Machine leaning¶

The command-line application for general-purpose machine learning.

Usage¶

python -m nordlys.core.ml.ml <config_file>

Config parameters¶

training_set: nordlys ML instance file format (MIFF)
test_set: nordlys ML instance file format (MIFF); if provided then it’s always used for testing. Can be left empty if cross-validation is used, in which case the remaining split is used for testing.
cross_validation:
- k: number of folds (default: 10); use -1 for leave-one-out
- split_strategy: name of a property (normally query-id for IR problems). If set, the entities with the same value for that property are kept in the same split. if not set, entities are randomly distributed among splits.
- splits_file: JSON file with splits (instance_ids); if the file is provided it is used, otherwise it’s generated
- create_splits: if True, creates the CV splits.
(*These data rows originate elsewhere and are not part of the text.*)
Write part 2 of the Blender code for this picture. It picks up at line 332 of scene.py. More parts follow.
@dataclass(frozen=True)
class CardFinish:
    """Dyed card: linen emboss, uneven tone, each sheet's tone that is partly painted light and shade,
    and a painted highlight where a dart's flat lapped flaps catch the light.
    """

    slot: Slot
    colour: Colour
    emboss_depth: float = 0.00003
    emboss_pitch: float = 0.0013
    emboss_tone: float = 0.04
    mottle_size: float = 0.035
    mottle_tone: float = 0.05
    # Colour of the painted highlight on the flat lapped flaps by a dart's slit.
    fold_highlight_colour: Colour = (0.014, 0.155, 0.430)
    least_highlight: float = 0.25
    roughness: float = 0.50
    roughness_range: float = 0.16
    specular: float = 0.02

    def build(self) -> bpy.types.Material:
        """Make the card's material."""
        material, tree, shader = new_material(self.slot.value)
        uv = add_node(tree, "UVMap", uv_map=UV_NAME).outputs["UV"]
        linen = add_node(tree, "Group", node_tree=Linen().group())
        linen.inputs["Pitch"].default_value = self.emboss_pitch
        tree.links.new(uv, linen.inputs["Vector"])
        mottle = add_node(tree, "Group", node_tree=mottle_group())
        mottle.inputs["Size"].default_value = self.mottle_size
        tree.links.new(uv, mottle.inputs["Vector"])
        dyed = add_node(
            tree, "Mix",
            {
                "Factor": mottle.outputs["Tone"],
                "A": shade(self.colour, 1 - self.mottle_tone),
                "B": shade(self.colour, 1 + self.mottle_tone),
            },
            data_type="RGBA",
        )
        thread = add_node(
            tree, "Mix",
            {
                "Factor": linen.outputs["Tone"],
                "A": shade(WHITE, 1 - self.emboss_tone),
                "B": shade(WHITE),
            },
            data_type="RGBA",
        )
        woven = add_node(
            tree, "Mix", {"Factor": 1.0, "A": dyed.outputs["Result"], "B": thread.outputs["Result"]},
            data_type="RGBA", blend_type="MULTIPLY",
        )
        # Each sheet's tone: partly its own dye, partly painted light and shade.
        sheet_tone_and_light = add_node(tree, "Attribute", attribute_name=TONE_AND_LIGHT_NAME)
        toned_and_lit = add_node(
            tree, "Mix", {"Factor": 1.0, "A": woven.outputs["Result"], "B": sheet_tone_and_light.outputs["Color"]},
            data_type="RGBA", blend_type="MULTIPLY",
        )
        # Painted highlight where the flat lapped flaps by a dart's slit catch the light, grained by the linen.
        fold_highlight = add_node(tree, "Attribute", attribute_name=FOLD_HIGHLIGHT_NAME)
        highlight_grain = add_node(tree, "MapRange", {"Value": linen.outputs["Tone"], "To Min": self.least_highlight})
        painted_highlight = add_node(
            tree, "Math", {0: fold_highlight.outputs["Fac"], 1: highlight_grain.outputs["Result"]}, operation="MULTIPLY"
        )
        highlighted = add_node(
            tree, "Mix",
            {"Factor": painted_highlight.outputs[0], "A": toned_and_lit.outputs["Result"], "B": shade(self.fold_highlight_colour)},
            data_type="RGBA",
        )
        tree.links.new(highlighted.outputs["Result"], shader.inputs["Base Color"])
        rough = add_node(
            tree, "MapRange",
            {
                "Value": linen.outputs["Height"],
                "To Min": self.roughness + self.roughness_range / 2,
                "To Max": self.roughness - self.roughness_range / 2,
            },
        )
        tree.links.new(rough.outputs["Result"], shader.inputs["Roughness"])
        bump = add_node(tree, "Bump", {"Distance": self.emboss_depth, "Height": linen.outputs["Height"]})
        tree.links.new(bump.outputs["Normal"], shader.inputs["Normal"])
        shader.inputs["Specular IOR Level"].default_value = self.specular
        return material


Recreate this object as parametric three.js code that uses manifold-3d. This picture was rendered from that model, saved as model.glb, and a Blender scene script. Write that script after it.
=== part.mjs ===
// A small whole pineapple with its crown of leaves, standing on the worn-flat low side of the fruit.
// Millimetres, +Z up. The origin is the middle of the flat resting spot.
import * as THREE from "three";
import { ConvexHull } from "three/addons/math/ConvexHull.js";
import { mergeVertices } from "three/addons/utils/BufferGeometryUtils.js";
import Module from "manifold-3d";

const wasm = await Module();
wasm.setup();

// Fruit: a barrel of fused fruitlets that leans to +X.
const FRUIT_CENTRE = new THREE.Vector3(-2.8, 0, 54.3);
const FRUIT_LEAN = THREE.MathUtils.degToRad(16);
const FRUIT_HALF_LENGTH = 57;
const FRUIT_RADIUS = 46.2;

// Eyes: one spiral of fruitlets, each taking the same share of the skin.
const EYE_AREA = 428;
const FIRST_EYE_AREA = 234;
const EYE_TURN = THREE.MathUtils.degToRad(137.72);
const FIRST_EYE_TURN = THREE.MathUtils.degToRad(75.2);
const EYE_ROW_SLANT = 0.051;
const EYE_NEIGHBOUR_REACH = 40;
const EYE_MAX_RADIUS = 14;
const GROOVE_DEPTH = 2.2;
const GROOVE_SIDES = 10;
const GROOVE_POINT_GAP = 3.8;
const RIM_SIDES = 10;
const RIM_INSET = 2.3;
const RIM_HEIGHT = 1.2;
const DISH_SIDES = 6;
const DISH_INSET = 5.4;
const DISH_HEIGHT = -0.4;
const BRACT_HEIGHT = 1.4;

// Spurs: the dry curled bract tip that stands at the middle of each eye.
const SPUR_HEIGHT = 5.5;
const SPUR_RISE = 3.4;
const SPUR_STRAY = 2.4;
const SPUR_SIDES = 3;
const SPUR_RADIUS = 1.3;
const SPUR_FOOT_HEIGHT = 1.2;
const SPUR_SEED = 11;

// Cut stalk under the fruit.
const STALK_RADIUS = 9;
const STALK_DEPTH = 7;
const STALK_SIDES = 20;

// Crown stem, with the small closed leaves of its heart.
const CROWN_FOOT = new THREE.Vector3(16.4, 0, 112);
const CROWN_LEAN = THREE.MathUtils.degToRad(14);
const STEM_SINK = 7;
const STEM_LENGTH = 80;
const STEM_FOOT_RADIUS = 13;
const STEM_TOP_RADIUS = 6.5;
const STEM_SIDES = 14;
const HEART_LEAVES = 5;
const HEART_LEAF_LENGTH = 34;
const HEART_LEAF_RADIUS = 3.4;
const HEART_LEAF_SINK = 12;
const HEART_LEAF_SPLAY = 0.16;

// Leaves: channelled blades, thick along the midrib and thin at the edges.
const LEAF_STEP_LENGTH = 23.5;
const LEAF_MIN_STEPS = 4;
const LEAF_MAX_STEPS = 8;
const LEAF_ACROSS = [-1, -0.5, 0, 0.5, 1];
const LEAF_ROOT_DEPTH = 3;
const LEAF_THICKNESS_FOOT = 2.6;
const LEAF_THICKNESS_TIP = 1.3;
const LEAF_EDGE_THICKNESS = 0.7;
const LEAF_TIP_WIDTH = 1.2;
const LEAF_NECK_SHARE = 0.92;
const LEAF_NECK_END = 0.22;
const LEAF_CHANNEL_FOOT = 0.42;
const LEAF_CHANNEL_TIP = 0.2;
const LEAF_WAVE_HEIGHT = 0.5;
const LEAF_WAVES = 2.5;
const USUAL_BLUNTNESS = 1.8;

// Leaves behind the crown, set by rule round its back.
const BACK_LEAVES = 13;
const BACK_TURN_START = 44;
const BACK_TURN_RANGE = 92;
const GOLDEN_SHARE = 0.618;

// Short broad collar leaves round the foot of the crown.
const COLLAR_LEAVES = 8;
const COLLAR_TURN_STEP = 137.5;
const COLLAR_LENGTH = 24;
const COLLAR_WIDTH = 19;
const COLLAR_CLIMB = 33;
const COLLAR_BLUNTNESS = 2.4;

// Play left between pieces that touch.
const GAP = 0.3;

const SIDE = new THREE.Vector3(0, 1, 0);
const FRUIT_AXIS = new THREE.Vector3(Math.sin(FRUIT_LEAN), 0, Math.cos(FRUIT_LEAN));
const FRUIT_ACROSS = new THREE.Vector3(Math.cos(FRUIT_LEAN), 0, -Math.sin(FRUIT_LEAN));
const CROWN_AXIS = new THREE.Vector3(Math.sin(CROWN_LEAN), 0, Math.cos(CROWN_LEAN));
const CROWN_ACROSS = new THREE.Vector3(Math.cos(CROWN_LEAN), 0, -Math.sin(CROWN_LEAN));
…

Otherwise loads the splits from “split_file” parameter.
model: ML model, currently supported values: rf, gbrt
category: [regression | classification], default: “regression”
parameters: dict with parameters of the given ML model
- If GBRT:
  
  alpha: learning rate, default: 0.1
  
  tree: number of trees, default: 1000
  
  depth: max depth of trees, default: 10% of number of features
- If RF:
  
  tree: number of trees, default: 1000
  
  maxfeat: max features of trees, default: 10% of number of features
save_model: the model is saved to this file
load_model: if True, loads the model
save_feature_imp: Feature importance is saved to this file
output_file: where output is written; default output format: TSV with with instance_id and (estimated) target

Example config¶

{
    "model": "gbrt",
    "category": "regression",
        "parameters":{
                "alpha": 0.1,
                "tree": 10,
                "depth": 5
        },
        "training_set": "path/to/train.json",
        "test_set": "path/to/test.json",
        "save_model": "path/to/model.txt",
    "output_file": "path/to/output.json",
    "cross_validation":{
                "create_splits": true,
                "splits_file": "path/to/splits.json",
        "k": 5,
        "split_strategy": "q_id"
        }
}